来源：互联网发布：单片机输入输出编辑：程序博客网时间：2024/06/05 15:17

The MongoDB aggregation framework provides a means to calculate aggregate values without having to use Map-Reduce. Map-Reduce is very powerful, but it is also harder than necessary for simpler things such as totaling or averaging field values. For those familiar with SQL, the aggregation framework can be used to do the kind of thing that SQL does with group-by and distinct, as well as some simple forms of self-joins.

The aggregation framework also provides projection facilities that can be used to reshape data. This includes the ability to add computed fields, to create new virtual sub-objects, and to extract sub-fields and bring them to the top-level of results.

An introductory presentation from MongoSV 2011 is available here.

Using the Aggregation Framework

The aggregation framework relies on two key concepts: pipelines and expressions.

Pipelines

A pipeline is a sequence of operations that is applied to a stream of documents.
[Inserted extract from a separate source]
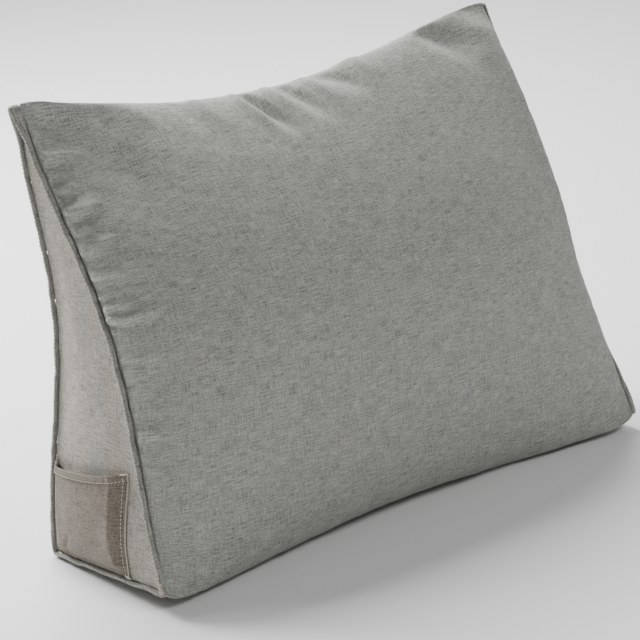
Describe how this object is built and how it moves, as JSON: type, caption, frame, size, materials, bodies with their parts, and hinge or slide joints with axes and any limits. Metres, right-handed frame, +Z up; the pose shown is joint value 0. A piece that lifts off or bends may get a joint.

For those familiar with linux command line shells, this is very similar to a pipe. In a linux shell, a pipe is a series of programs that each process a stream of characters. The MongoDB aggregation pipeline is a series of pipeline operators, each of which processes a stream of documents. Logically, the pipeline behaves as if a collection is being scanned, and each document found is passed into the top of the pipeline. Each operator in the pipeline can transform each document as it goes by, until they appear at the end of the pipeline. Pipeline operators need not produce one output document for every input document: operators may also generate new documents, or filter out documents, so that they do not go any further in the pipeline.

Pipeline Operators

The links in the list below link to detailed descriptions of each operator.

$project - select columns or sub-columns, create computed values or sub-objects
$match - filter documents out from the document stream
$limit - limit the number of documents that pass through the document stream
$skip - skip over a number of documents that pass through the document stream
$unwind - unwind an array, subsituting each value in the array for the array within the same document
$group - group documents by key and calculate aggregate values for the group
$sort - sort documents by key
[$out] - save documents to a collection and pass them on like a tee

Pipeline operators appear in an array. Documents pass through these operators and come out at the other end.

Expressions

Expressions are used to calculate values. In keeping with MongoDB's JSON heritage, expressions are defined in a prefix format using JSON.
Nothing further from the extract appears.